By 1915, the North Sea was declared a war zone and U-boats adopted a policy of unrestricted submarine warfare. Germany publicly declared its submarines would destroy all enemy merchant vessels in the waters around Great Britain. There were, in the eyes of Germany, no neutral vessels. Hundreds of merchant ships were destroyed, including the RMS Lusitania in May 1915, with 128 U.S. citizens aboard. The sinking of the Lusitania helped garner public support for America to join the side of the Allies, which it did two years later.
The Allies were at a loss for how to respond to the U-boat threat. “The submarine was the absolute weapon of World War I,” Breemer says. They were difficult to locate and hard to attack. “Navies didn’t have any traditional responses for dealing with the submarine.” Between 1914 and 1918, the allies deployed nearly 10,000 ships, thousands of planes, and more than 100,000 mines to combat the U-boat threat, which totaled some 340 submarines. The Germans lost 178 U-boats during the war but sunk 5,000 ships.
The Allies eventually won the war on land, but the success of the U-boat campaign underscored how important, and devastating, submarine warfare could be.
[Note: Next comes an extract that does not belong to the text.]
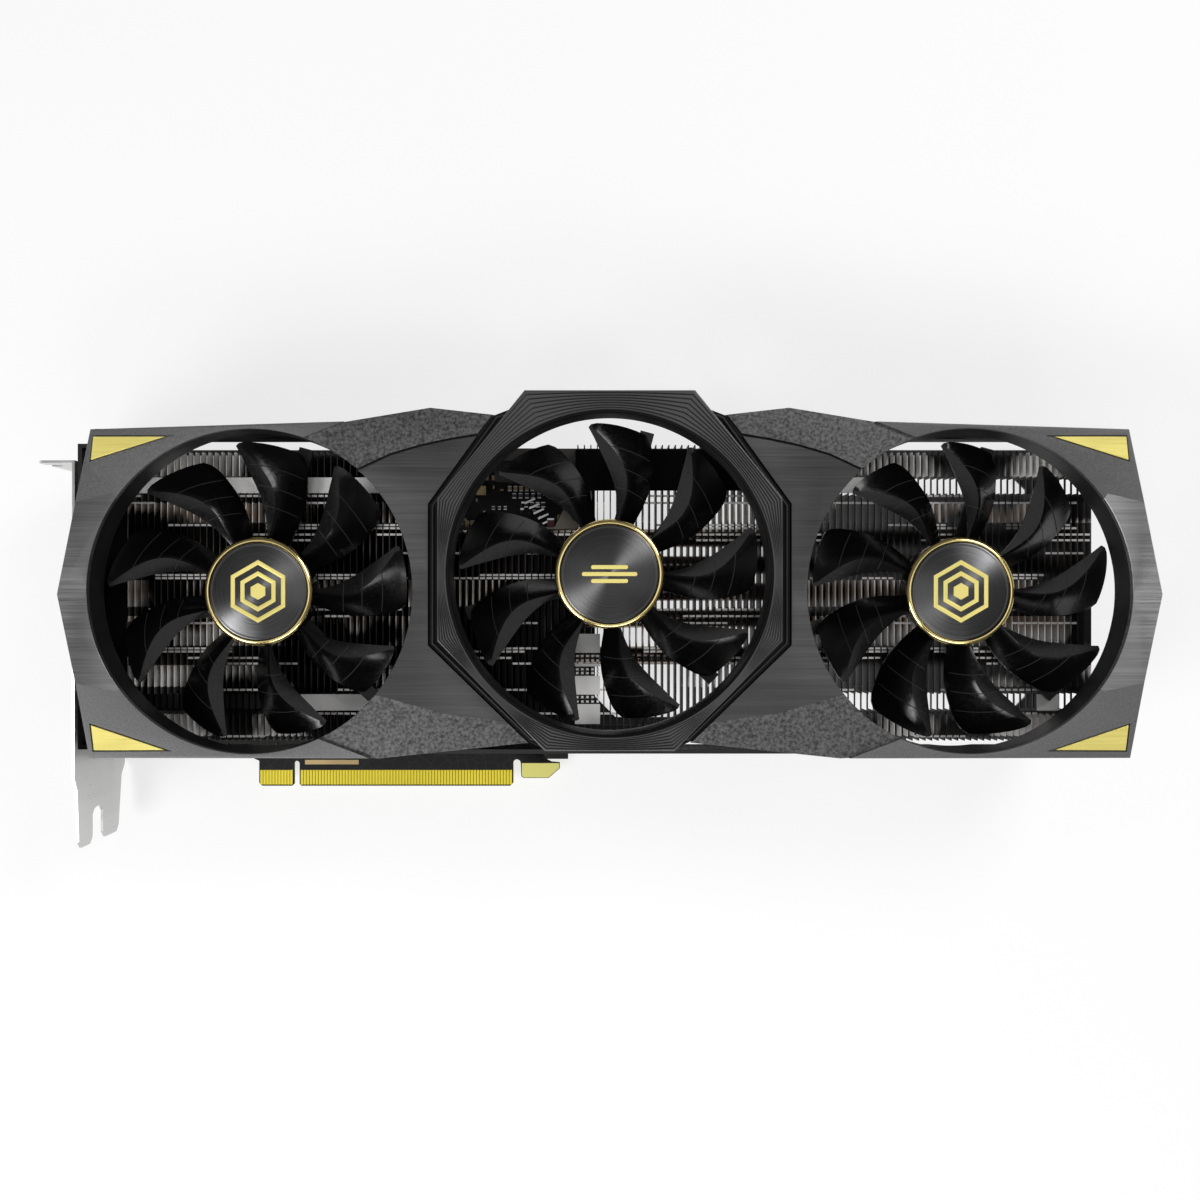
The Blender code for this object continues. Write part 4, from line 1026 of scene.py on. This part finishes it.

Once a submarine moves beyond a known location—it’s home port, for example, or a known choke point like a channel or a strait where sonar can be used effectively—it is all but impossible through anything other than luck. This remains true even today. “American carriers are constantly surprised by small, diesel-electric submarines,” in training exercises, Breemer says. “They’re very quiet and hard to find.”